RA: Well, I’ve been [in New York] for ten or eleven years now.  Recently, I’ve been spending a little bit of time out in the Northwest, but it will be nice to be back – I haven’t been back in a few months. When I first got to New York, people I knew who had been there for a lot longer than I had were complaining about how much it was changing. And when I got there, for a while I thought, “Yeah, this place has still got some grit, it’s still cool.” I had a lot of fun, but then once I started living here as a full-on resident, over the years I could see what they were talking about. I don’t really go out on the Lower East Side or those spots anymore. I live in Brooklyn, so I hang out in Brooklyn, but to be honest, I’m on the road so much that I don’t spend that much time there anymore. If I do go back to New York, its usually just to sleep.

BB: What is the story behind your new single, “Cruel City?”

RA: Well, basically it touches on how cities can be tough to live in. For instance, we’ll use New York as an example. You go to New York, and you pay top dollar for your home, you pay top dollar for coffee, you pay top dollar for parking. Cities nowadays aren’t easy living – it’s always that you have to fight and struggle to get by to have a nice life. That’s kind of the inspiration for that song. People have been saying how it sounds “Africany” – we listen to a lot of African music in the van. Basically when you hear the new record and “Cruel City” in with the group of songs, you’ll see that that one is the only one that kind of pokes its head out with that kind of feel. People think it may be an African-inspired record – I hate to use the word ‘African’ but it’s easier for people to understand – that well-good feel, let’s say – the whole record isn’t so much like that.

[The new stuff] is still us, but we have gone forward in a slightly different way. We’ve tried to thicken everything up and we’ve really gone for it on this record. We recorded with Peter Katis – he did the Jonsi & Alex record, which was a big “yes” for us. He’s done stuff for The National and Mates of State and what have you.  The guy is incredible – he has a great work ethic, and is a fantastic engineer.

BB: The drums on the new single have a bigger sound – how did you guys approach the beats on your second album?

RA: Well, the first album wasn’t me, but Tom from Pela [previous incarnation of the band], so basically when Augustines started, Tom put me forward and asked if I wanted to play. I met the guys, we hit it off, and within a couple of weeks we were out touring, and didn’t stop for two years. I was playing the first record and it was Tom’s part, which was actually really fun for me. But I was always looking forward to putting my style on the new stuff. Tom had a different background than me, so naturally it was going to be different. It’s funny – the drum beat [in “Cruel City”] came really easy to me; I didn’t really go over it – some of the songs on the record I went back and forth, wrote stuff down, changed it, and we’d go over it as a group; but on this song it was pretty much the first thing I played. I sat down and that beat was sort of the foundation. And they loved it; it fit so well that we went with it.
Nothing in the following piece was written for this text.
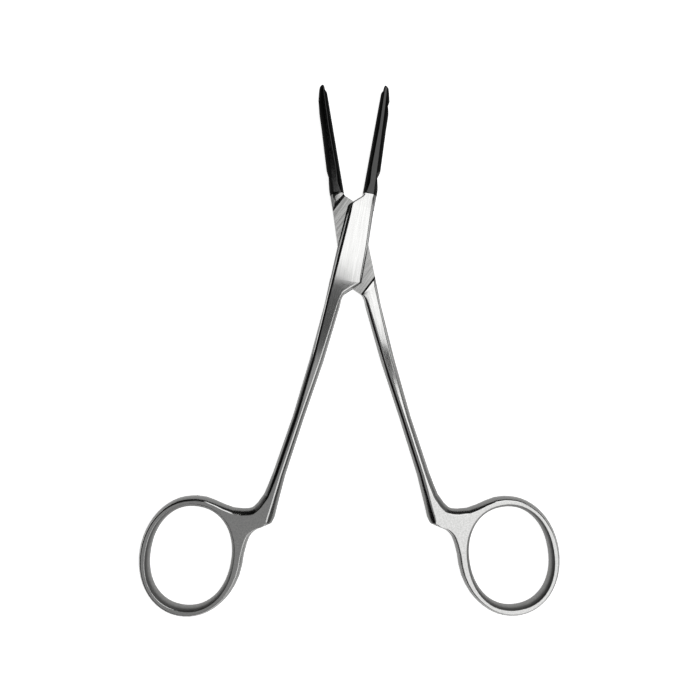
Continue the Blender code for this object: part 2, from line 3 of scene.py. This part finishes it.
import bmesh
import bpy
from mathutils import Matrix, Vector


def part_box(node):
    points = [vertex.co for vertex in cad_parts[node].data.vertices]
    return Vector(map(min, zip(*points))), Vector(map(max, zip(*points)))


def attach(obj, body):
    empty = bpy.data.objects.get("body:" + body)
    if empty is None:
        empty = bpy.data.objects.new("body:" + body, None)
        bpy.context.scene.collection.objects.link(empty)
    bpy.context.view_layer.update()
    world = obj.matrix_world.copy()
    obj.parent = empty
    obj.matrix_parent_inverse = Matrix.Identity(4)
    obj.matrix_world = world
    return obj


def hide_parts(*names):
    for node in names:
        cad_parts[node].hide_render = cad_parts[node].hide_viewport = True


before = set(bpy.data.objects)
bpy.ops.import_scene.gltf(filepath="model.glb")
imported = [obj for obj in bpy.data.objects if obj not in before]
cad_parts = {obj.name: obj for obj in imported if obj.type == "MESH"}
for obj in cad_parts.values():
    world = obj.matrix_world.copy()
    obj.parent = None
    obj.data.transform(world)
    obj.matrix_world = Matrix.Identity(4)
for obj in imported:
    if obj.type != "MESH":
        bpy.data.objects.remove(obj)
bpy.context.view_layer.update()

mm = 0.001
openAngle = 9.95  # degrees that each arm stands from the middle line in the resting pose


def linearColour(hexColour):
    # sRGB hex to the linear values that a shader takes
    channels = [int(hexColour[i:i + 2], 16) / 255 for i in (1, 3, 5)]
    linear = [c / 12.92 if c <= 0.04045 else ((c + 0.055) / 1.055) ** 2.4 for c in channels]
    return (*linear, 1.0)


def addNode(tree, kind, settings=None, inputs=None):
    # inputs may be plain values or the sockets that feed them
    node = tree.nodes.new(kind)
    for name, value in (settings or {}).items():
        setattr(node, name, value)
    for name, value in (inputs or {}).items():
        socket = node.inputs[name]
        if isinstance(value, bpy.types.NodeSocket):
            tree.links.new(value, socket)
        else:
            socket.default_value = value
    return node


def addMath(tree, operation, *values):
    node = addNode(tree, "ShaderNodeMath", {"operation": operation}, dict(enumerate(values)))
    return node.outputs[0]


def addDot(tree, first, second):
    node = addNode(
        tree, "ShaderNodeVectorMath", {"operation": "DOT_PRODUCT"}, {0: first, 1: second})
    return node.outputs["Value"]


def addNoise(tree, place, scale, detail=2.0):
    return addNode(tree, "ShaderNodeTexNoise", None, {
        "Vector": place, "Scale": scale, "Detail": detail, "Roughness": 0.5}).outputs["Fac"]


def addRange(tree, value, reach, result=(0.0, 1.0), smooth=False):
    # a value inside reach comes out inside result
    interpolation = "SMOOTHSTEP" if smooth else "LINEAR"
    return addNode(tree, "ShaderNodeMapRange", {"interpolation_type": interpolation}, {
        "Value": value, "From Min": reach[0], "From Max": reach[1],
        "To Min": result[0], "To Max": result[1]}).outputs["Result"]


def addMix(tree, share, first, second, blend="MIX"):
    return addNode(tree, "ShaderNodeMix", {"data_type": "RGBA", "blend_type": blend}, {
        0: share, 6: first, 7: second}).outputs[2]


def emptyMaterial(name):
    material = bpy.data.materials.new(name)
    material.use_nodes = True
    material.node_tree.nodes.clear()
    return material


def showSurface(tree, shader):
    addNode(tree, "ShaderNodeOutputMaterial", None, {"Surface": shader.outputs[0]})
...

We are all really proud of the new record.

BB: Who are your biggest drumming influences?

RA: When I grew up it was Steve Gadd and Stewart Copeland. Steve Gadd, you might not recognize his name, but you know him. You know the song “50 Ways to Leave Your Lover” by Paul Simon? It has that cool little drumming bit in the beginning? That’s him. He played with anyone and everyone. He was a very iconic drummer, but was very groove-based. That’s why I liked him so much. He wasn’t fancy. And then you had Stewart Copeland from The Police, and I loved playing Police records when I was growing up. So really, those two were the big ones. Also David Garibaldi – I shouldn’t really say Tower of Power, because everyone is going to go “Oh my god you listen to Tower of Power,” but the thing is, I used to listen to anything. I was professionally taught from a young age, and the only advice I’d ever get was to “listen to anyone and everyone and everything, always.”  I was lucky enough to go to university for music, and I went to conservatory in Norway, so I was always exposed to different types of music, different genres; whether it was Norwegian folk music, or rock n’ roll, or blues, or jazz, or whatever.